Gather all lines in the records below that include the word "scene".

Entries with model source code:

## START

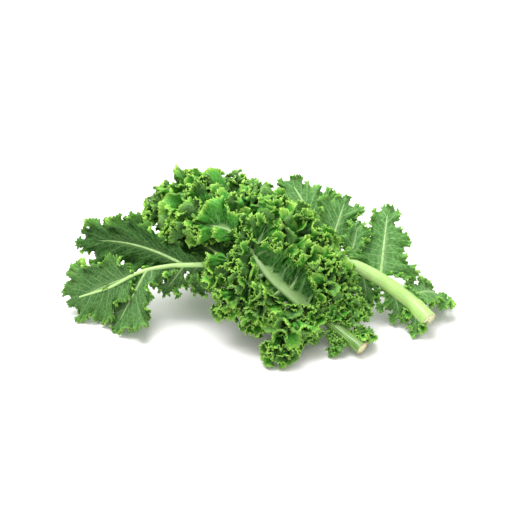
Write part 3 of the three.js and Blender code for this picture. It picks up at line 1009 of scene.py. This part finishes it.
def make_blade(net, skins):
    """One blade: its curled tissue with a wall, and the rib of each lobe drawn along it."""
    verts, faces, uvs = blade_mesh(net)
    mesh = bpy.data.meshes.new(net["node"])
    mesh.from_pydata(verts.tolist(), [], faces)
    layer = mesh.uv_layers.new(name="Leaf")
    corner = np.empty(len(mesh.loops), np.int32)
    mesh.loops.foreach_get("vertex_index", corner)
    layer.data.foreach_set("uv", uvs[corner].astype(np.float32).ravel())
    for m in (*skins, rib_skin):
        mesh.materials.append(m)
    blade = bpy.data.objects.new("kale_" + net["node"], mesh)
    bpy.context.collection.objects.link(blade)
    wall = blade.modifiers.new("wall", "SOLIDIFY")
    wall.thickness = 0.0005
    wall.offset = 0
    wall.material_offset = 1
    wall.material_offset_rim = 0
    bpy.context.view_layer.objects.active = blade
    bpy.ops.object.modifier_apply(modifier="wall")
    turns = np.linspace(0, 2 * np.pi, 8, endpoint=False)
    circle = np.stack([np.cos(turns), np.sin(turns), 0 * turns], axis=1)
    # A rib is drawn up to 0.86 of its way. Its radius tapers from a fifteenth of the lobe's half width.
    ribs = []
    for line, half in net["ribs"]:
        line = line[:52:3]
        rib = swept(line, half / 20 * np.linspace(1.3, 0.3, len(line)), circle)
        for layer in list(rib.data.uv_layers):
            rib.data.uv_layers.remove(layer)
        for m in (*skins, rib_skin):
            rib.data.materials.append(m)
        rib.data.polygons.foreach_set("material_index", [2] * len(rib.data.polygons))
        ribs.append(rib)
    bpy.ops.object.select_all(action="DESELECT")
    for part in (*ribs, blade):
        part.select_set(True)
    bpy.context.view_layer.objects.active = blade
    bpy.ops.object.join()
    bpy.ops.object.shade_smooth()
    blade.select_set(False)
    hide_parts(net["node"])
    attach(blade, "root")


for net in front_nets:
    make_blade(net, (upper, under))
for net in back_nets:
    # The back leaf's far half gets the darker copy, whose extra darkness is painted shade.
    below = under_far_painted_shade if net["node"].endswith("blade_far") else under
    make_blade(net, (below, upper))

# Where the bunch lies. A plain white table top in a light room, under one broad soft lamp that hangs
# behind and to the left. It is seen straight from the front, from 34 degrees above the table.
# White laminate, pressed smooth and matt: it shows nothing but the soft shadow.
table = bpy.data.materials.new("white_table_top")
table.use_nodes = True
table.node_tree.nodes["Principled BSDF"].inputs["Base Color"].default_value = srgb("#f6f3f3")
table.node_tree.nodes["Principled BSDF"].inputs["Roughness"].default_value = 0.8
bpy.ops.mesh.primitive_plane_add(size=8, location=(0, 0, 0))
floor = bpy.context.object
floor.name = "table_top"
floor.data.materials.append(table)
world = bpy.data.worlds.new("soft_room")
bpy.context.scene.world = world
world.use_nodes = True
world.node_tree.nodes["Background"].inputs[0].default_value = (1, 1, 1, 1)
world.node_tree.nodes["Background"].inputs[1].default_value = 0.95
aside, up = 0.35, 1.3  # metres
lean = math.atan2(aside, up)
bpy.ops.object.light_add(type="AREA", location=(-aside, aside, up))
lamp = bpy.context.object
lamp.data.size = 1.1
lamp.data.energy = 31
lamp.rotation_euler = (-lean, -lean, 0)
bpy.context.scene.view_settings.view_transform = "Standard"

tilt = math.radians(34)
distance = 1.5
middle = (-0.0024, 0.013, 0.040)  # what the camera looks at
bpy.ops.object.camera_add()
camera = bpy.context.object
camera.location = (
    middle[0],
    middle[1] - distance * math.cos(tilt),
    middle[2] + distance * math.sin(tilt),
)
camera.rotation_euler = (math.pi / 2 - tilt, 0, 0)
camera.data.sensor_width = 36
camera.data.lens = 131.8  # the picture is then about 410 mm wide at the bunch
bpy.context.scene.camera = camera
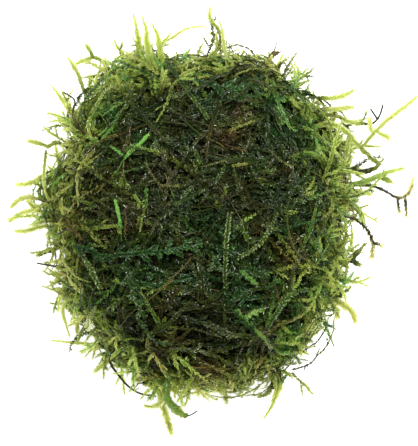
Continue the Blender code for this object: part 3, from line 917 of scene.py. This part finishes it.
def setTones(mesh, along):
    # Each leaf is a little different, and its colour numbers double as the piece's map
    order = np.arange(len(mesh.vertices))
    own, place = numbers(mesh, "jitter"), numbers(mesh, "leafAlong")
    toneSpread, ageSpread = ((order * step) % 1 - 0.5 for step in jitter["cornerSteps"])
    # darker at each leaf's root and lighter at its tip: painted shade and a painted highlight
    alongShadeAndHighlight = np.interp(place, (0, jitter["middle"], 1), (jitter["rootAge"], 0, jitter["tipHighlight"])) * along
    tone = numbers(mesh, "tone") + own * jitter["leafTone"] + toneSpread * jitter["corner"]
    age = numbers(mesh, "age") + (own * jitter["leafAge"] + alongShadeAndHighlight) + ageSpread * jitter["corner"]
    colours = {"tone": tone.clip(*jitter["limits"]), "age": age.clip(*jitter["limits"])}
    for name in ("jitter", "leafAlong", "up", "leaf", "girth", "tone", "age"):
        if name in mesh.attributes:
            mesh.attributes.remove(mesh.attributes[name])
    for name, found in colours.items():
        mesh.attributes.new(name, "FLOAT", "POINT").data.foreach_set("value", found.astype(np.float32))
    corner = np.zeros(len(mesh.loops), np.int32)
    mesh.loops.foreach_get("vertex_index", corner)
    pairs = np.stack([onMap(found)[corner] for found in colours.values()], 1).astype(np.float32)
    while mesh.uv_layers:
        mesh.uv_layers.remove(mesh.uv_layers[0])
    mesh.uv_layers.new(name="OFBake").uv.foreach_set("vector", pairs.ravel())


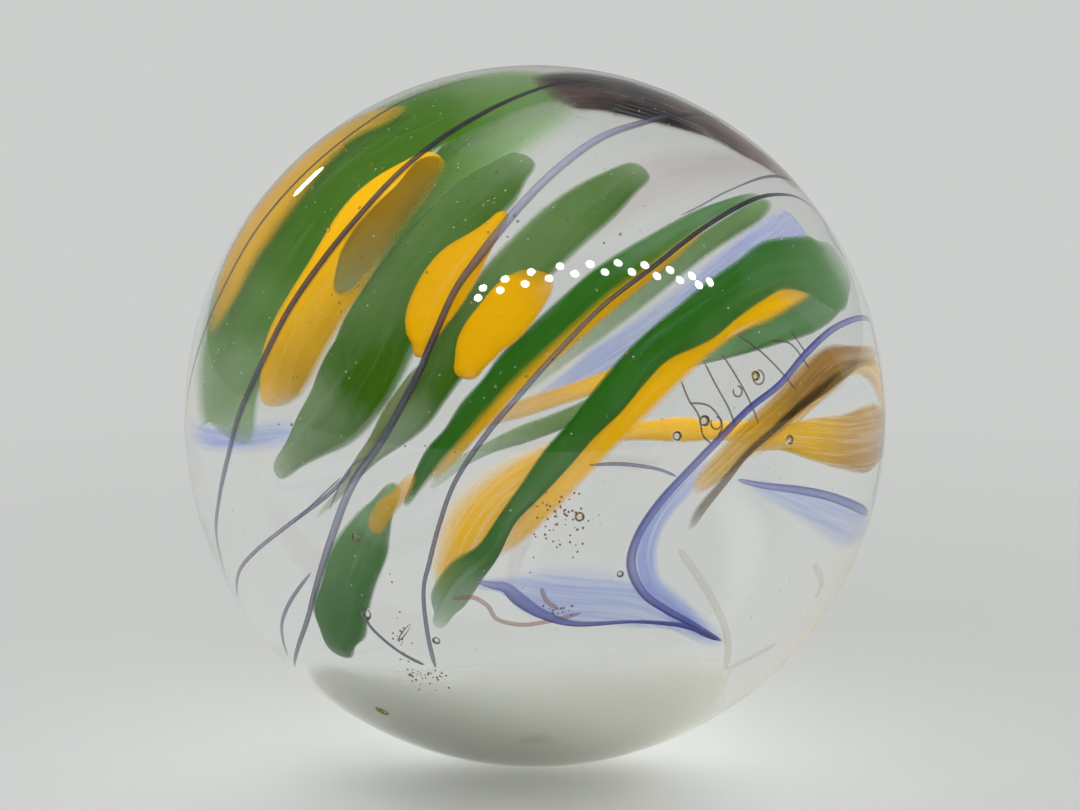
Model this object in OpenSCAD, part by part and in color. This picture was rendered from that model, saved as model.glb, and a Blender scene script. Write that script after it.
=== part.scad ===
// A swirled glass marble: one fused ball of clear glass with bands, threads and veils of coloured glass inside.
// Origin at the centre of the ball, +Z up. The show side faces -Y.
// Longitude 0 faces the front and grows to the right, latitude grows upwards.

/* [Ball] */
// Diameter of the marble
ball_d = 32; // [28:0.5:46]
// Clear glass over the outermost threads
skin = 0.4; // [0.25:0.05:0.8]
// Clear glass between one layer of colour and the next
layer_gap = 0.15; // [0.1:0.01:0.3]

/* [Threads] */
// Diameter of the violet threads at their widest
thread_d = 0.42; // [0.3:0.02:0.6]
// Width of the dark blue edge lines of the veils at their widest
line_w = 0.7; // [0.5:0.02:0.9]

/* [Bands] */
// Thickness of the bands of every colour
band_t = 0.8; // [0.5:0.05:0.9]
// Width of the broad green sheet at its widest
sheet_w = 9; // [7:0.25:9.5]
// Width of the green bands at their widest
green_w = 5; // [3.6:0.1:5.2]
// Width of the yellow bands at their widest
yellow_w = 5; // [3.6:0.1:5.2]
// Width of the amber glass at its widest
amber_w = 3.2; // [2.2:0.1:3.4]
// Width of the olive glass at its widest
olive_w = 2.6; // [1.8:0.1:2.8]
// Width of the dark core of the amber hook
core_w = 0.8; // [0.6:0.05:1]
// Width of the smoky patch under the crown
smoke_w = 5.6; // [4:0.2:6]

/* [Veils] */
// Thickness of the blue, rose and pale veils
veil_t = 0.4; // [0.2:0.05:0.6]
// Width of the veils at their widest
veil_w = 3; // [2:0.1:3.2]

/* [White base] */
// Thickness of the opaque white gob at its middle
white_t = 2.2; // [1.2:0.1:2.6]
// Clear glass between the middle of the gob and the skin of the ball
white_cover = 3.1; // [2.8:0.1:4]

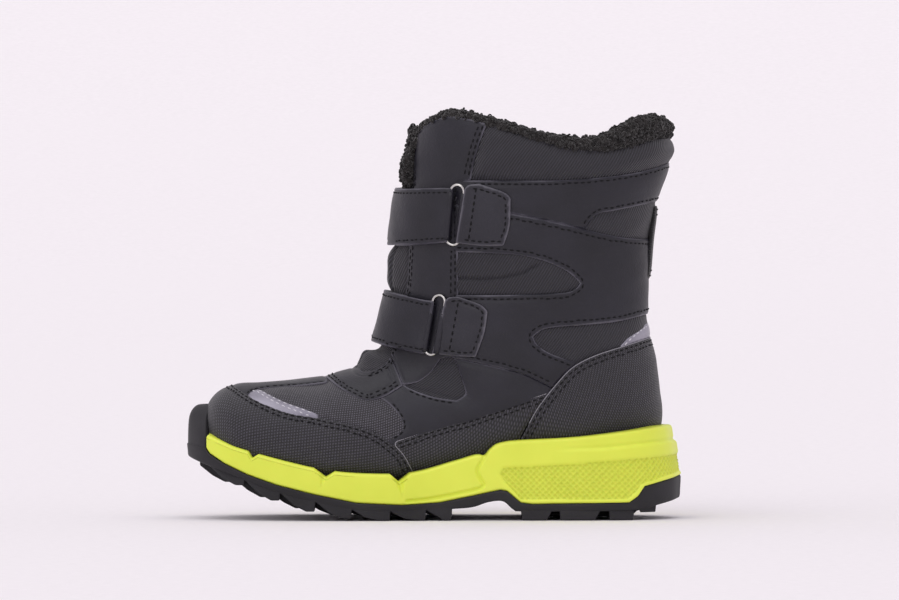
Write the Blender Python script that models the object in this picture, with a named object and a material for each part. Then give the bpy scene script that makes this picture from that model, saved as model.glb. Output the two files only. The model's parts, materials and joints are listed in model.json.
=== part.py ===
"""A child's winter hiking boot for the right foot, built as separate pieces.

Run it with: blender --background --python part.py
The outlines below are in millimetres and are turned to metres where a mesh is made.
X runs along the foot, with the toe towards -X. +Y is the outer (lateral) side, +Z is up.
The origin is on the ground, under the middle of the boot's bounding box.
"""

import math

import bmesh
import bpy
import numpy as np
from mathutils import Matrix, Vector
from mathutils.bvhtree import BVHTree

MM = 0.001

# The upper's surface is a loft of closed loops, fanned out from the foot to the shaft.
# Each row: front or top point (x, z), back or bottom point (x, z), medial and lateral
# half widths, the loop's centre y, where along the loop it is widest, and the
# roundness (superellipse power) of the front half and of the back half.
LOOPS = (
    (-101.6, 47.0, -101.0, 33.0, 9.0, 10.0, -5.0, 0.55, 2.3, 2.6),
    (-99.5, 52.3, -98.5, 29.0, 18.5, 19.0, -4.5, 0.57, 2.3, 3.0),
    (-95.0, 56.8, -93.0, 26.0, 25.5, 25.5, -4.0, 0.60, 2.3, 3.3),
    (-88.0, 59.8, -86.0, 23.5, 31.0, 30.5, -3.2, 0.62, 2.3, 3.5),
    (-77.0, 60.2, -74.0, 19.8, 34.5, 35.0, -2.0, 0.63, 2.3, 3.5),
    (-62.0, 61.5, -58.0, 16.5, 36.5, 37.5, -0.5, 0.64, 2.2, 3.5),
    (-47.0, 63.6, -40.0, 14.5, 37.0, 38.5, 0.0, 0.64, 2.2, 3.5),
    (-36.0, 66.6, -18.0, 13.8, 35.5, 38.0, 0.5, 0.62, 2.1, 3.3),
    (-29.0, 70.5, 8.0, 15.0, 33.5, 36.0, 0.8, 0.58, 2.1, 3.0),
    (-25.0, 74.5, 35.0, 17.0, 32.0, 34.5, 0.8, 0.55, 2.1, 2.7),
    (-22.6, 80.0, 65.0, 19.0, 31.5, 33.0, 0.5, 0.52, 2.1, 2.4),
    (-20.6, 87.0, 90.0, 22.5, 32.0, 32.5, 0.0, 0.50, 2.2, 2.2),
    (-18.6, 95.0, 100.5, 40.0, 32.5, 33.0, 0.0, 0.48, 2.2, 2.1),
    (-17.2, 103.0, 99.3, 63.0, 33.0, 33.5, 0.0, 0.47, 2.2, 2.1),
    (-16.8, 112.0, 95.8, 87.0, 34.0, 34.5, 0.0, 0.47, 2.2, 2.1),
    (-16.0, 122.0, 95.7, 108.0, 35.5, 36.0, 0.0, 0.47, 2.2, 2.2),
    (-14.4, 134.0, 97.0, 127.0, 37.0, 37.5, 0.0, 0.47, 2.2, 2.2),
    (-12.7, 146.0, 100.3, 144.0, 38.5, 39.0, 0.0, 0.48, 2.2, 2.2),
    (-11.8, 158.0, 105.0, 157.0, 39.5, 40.0, 0.0, 0.48, 2.2, 2.2),
    (-9.5, 171.0, 106.0, 170.0, 40.0, 40.5, 0.0, 0.48, 2.2, 2.2),
    (-6.0, 186.0, 105.5, 186.0, 40.0, 40.5, 0.0, 0.48, 2.2, 2.2),
)
TOE_POINT = (-102.0, -5.0, 40.0)
AROUND = 20  # sides of each loop
GAP = 0.3  # between neighbouring solids

# Layers, as distances out from the upper's surface (inwards is negative).
SKIN = (-2.9, 0.0)  # outer panels with their foam backing
THIN_SKIN = (-1.6, 0.0)  # outer panels that cover a stiffener
STIFFENER = (-2.9, -1.9)
LINING = (-7.0, -3.2)
FUR_ROLL = (-6.6, 0.8)
UNDER_RUN = (0.4, 1.6)  # the strap's sewn layer
LOOP_PATCH = (1.9, 2.4)
HOOK_PATCH = (2.7, 3.1)
FLAP = (3.4, 4.8)  # the strap's free layer
KEEPER = (0.4, 1.9)
PULL_LOOP = (0.4, 2.2)

# Oval wire rings: bar radius, spacing of the two bars, straight length of a bar.
WIRE_R = 0.8
BAR_SPACING = 6.2
BAR_STRAIGHT = 22.2
RING_OUT = 2.9  # how far out from the upper the ring's plane is
EYE_R = 1.9
EYE_BORE_R = 1.05
EYE_LENGTH = 21.0
UPPER_BAR = (6.2, 135.3, 0.118)  # x, z and lean (x per z) of the strap's bar
LOWER_BAR = (-2.8, 85.2, 0.162)
STRAP_FOLD_X = -1.85  # where the free layer bends on the lateral side
FOLD_OUT = 0.5  # how far outside the free layer its bending axis is
TONGUE_PIVOT = (-14.4, 0.0, 150.4)  # where the tongue's top bends forward

FAR = 120.0  # past the boot on every side


def spline(points, steps):
    """A Catmull-Rom curve through the points, with this many steps to a span."""
    p = np.array(points, float)
    p = np.vstack([2 * p[0] - p[1], p, 2 * p[-1] - p[-2]])
    t = np.linspace(0, 1, steps, endpoint=False)[:, None]
    spans = [
        0.5
        * (
            2 * b
            + (c - a) * t
            + (2 * a - 5 * b + 4 * c - d) * t**2
            + (3 * b - a - 3 * c + d) * t**3
        )
        for a, b, c, d in zip(p, p[1:], p[2:], p[3:])
    ]
    return np.vstack([*spans, p[-2][None]])


def loops_at(distance):
    """The loft's loops moved out by a distance, as arrays of points in millimetres."""
    rows = np.array(LOOPS)
    front, back = rows[:, 0:2], rows[:, 2:4]
    front_way = np.gradient(front, axis=0)
    back_way = np.gradient(back, axis=0)
    front_way /= np.linalg.norm(front_way, axis=1)[:, None]
    back_way /= np.linalg.norm(back_way, axis=1)[:, None]
    front = front + distance * np.column_stack([-front_way[:, 1], front_way[:, 0]])
    back = back + distance * np.column_stack([back_way[:, 1], -back_way[:, 0]])
    angle = np.arange(AROUND) * 2 * math.pi / AROUND
    loops = []
    for f, b, row in zip(front, back, rows):
        medial, lateral, centre, widest, power_f, power_b = row[4:]
        cos, sin = np.cos(angle), np.sin(angle)
        power = np.where(cos >= 0, power_f, power_b)
        reach = np.abs(cos) ** (2 / power)
        along = np.where(cos >= 0, widest * (1 - reach), widest + (1 - widest) * reach)
        half = np.where(sin >= 0, medial, lateral) + distance
        y = centre - np.sign(sin) * half * np.abs(sin) ** (2 / power)
        loops.append(
            np.column_stack(
                [f[0] + along * (b[0] - f[0]), y, f[1] + along * (b[1] - f[1])]
            )
        )
    return loops


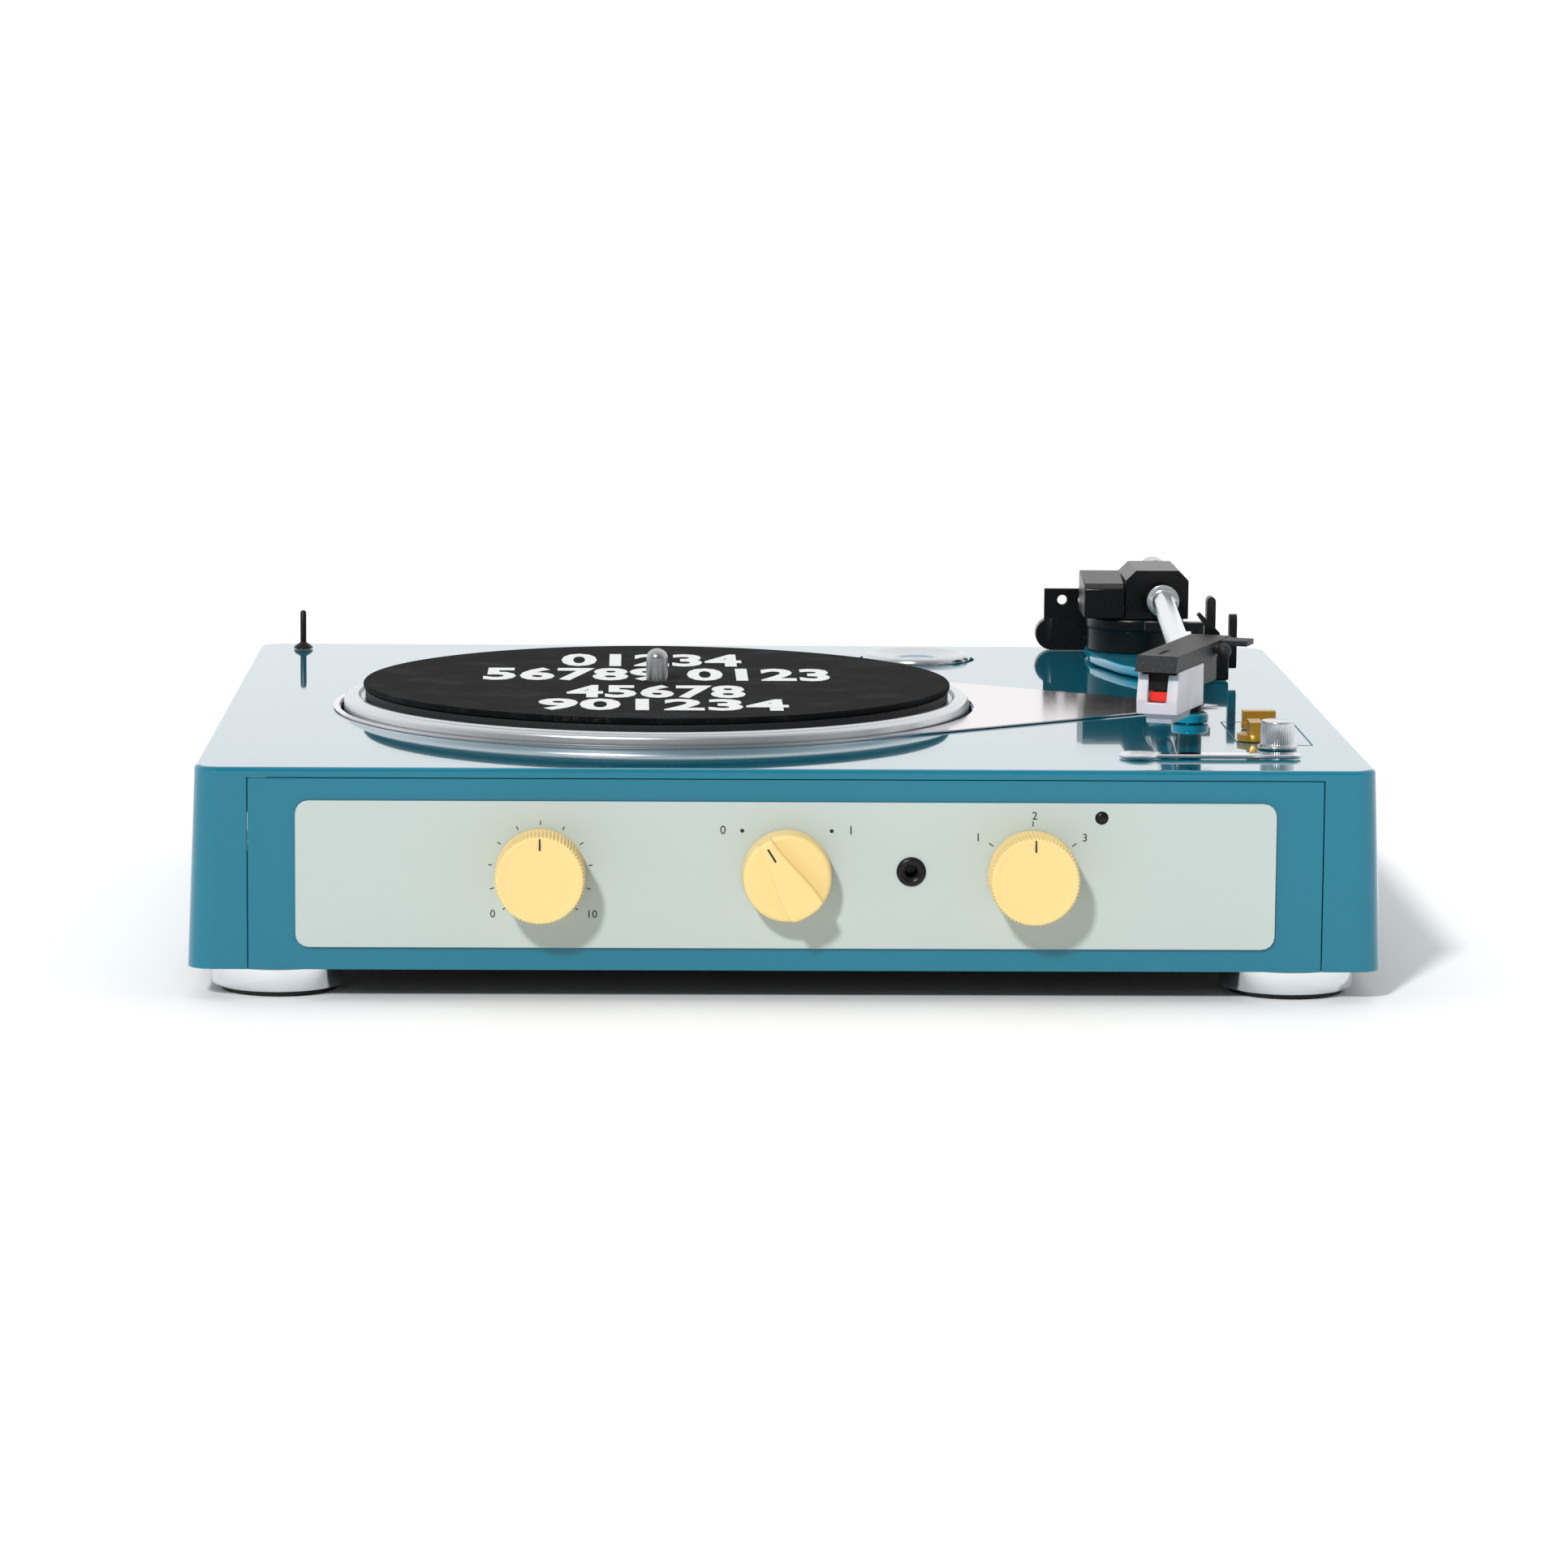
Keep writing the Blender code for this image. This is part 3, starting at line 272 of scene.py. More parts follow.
def tinted(look_parts, scale, colours, spread=(0.35, 0.65)):
    """Slow noise that moves the base colour between two near shades."""
    _, tree, shader, place = look_parts
    noise = add(tree, "ShaderNodeTexNoise", {"Vector": place, "Scale": scale, "Detail": 2.0})
    shade = ramp(tree, noise.outputs["Fac"], list(zip(spread, colours)))
    tree.links.new(shade, shader.inputs["Base Color"])
    return look_parts


def shaded(base, factor):
    return [min(1.0, c * factor) for c in base]


def moulded_abs_gloss(base, name="moulded_abs_gloss"):
    """Injection-moulded ABS under clear lacquer: the lacquer gives the sharp mirror of the deck,
    the ABS below it the deep colour. Slow waviness of 90 mm softens long reflections."""
    parts = surface(
        name,
        base,
        IOR=1.45,
        Specular_IOR_Level=0.25,
        Coat_Weight=1.0,
        Coat_IOR=1.36,
        Coat_Roughness=0.02,
        Sheen_Weight=0.06,
        Sheen_Roughness=0.25,
        Sheen_Tint=(*linear("38C4DC"), 1),
    )
    parts = tinted(parts, 6.0, (shaded(base, 0.97), shaded(base, 1.03)))
    return grained(parts, 11.0, 0.05, 0.09, 0.04, 0.0004, 1.0)


def moulded_abs_satin_painted_shade(base):
    """The same ABS without lacquer, for the well and the underside: a satin tool finish, its colour
    darkened to 0.7 as painted shade in the recess.
    """
    parts = surface("moulded_abs_satin_painted_shade", shaded(base, 0.7), IOR=1.53)
    return grained(parts, 900.0, 0.35, 0.5, 0.15)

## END

→ THE ANSWER:
Write part 3 of the three.js and Blender code for this picture. It picks up at line 1009 of scene.py. This part finishes it.
bpy.context.scene.world = world
bpy.context.scene.view_settings.view_transform = "Standard"
bpy.context.scene.camera = camera
Continue the Blender code for this object: part 3, from line 917 of scene.py. This part finishes it.
Model this object in OpenSCAD, part by part and in color. This picture was rendered from that model, saved as model.glb, and a Blender scene script. Write that script after it.
Write the Blender Python script that models the object in this picture, with a named object and a material for each part. Then give the bpy scene script that makes this picture from that model, saved as model.glb. Output the two files only. The model's parts, materials and joints are listed in model.json.
Keep writing the Blender code for this image. This is part 3, starting at line 272 of scene.py. More parts follow.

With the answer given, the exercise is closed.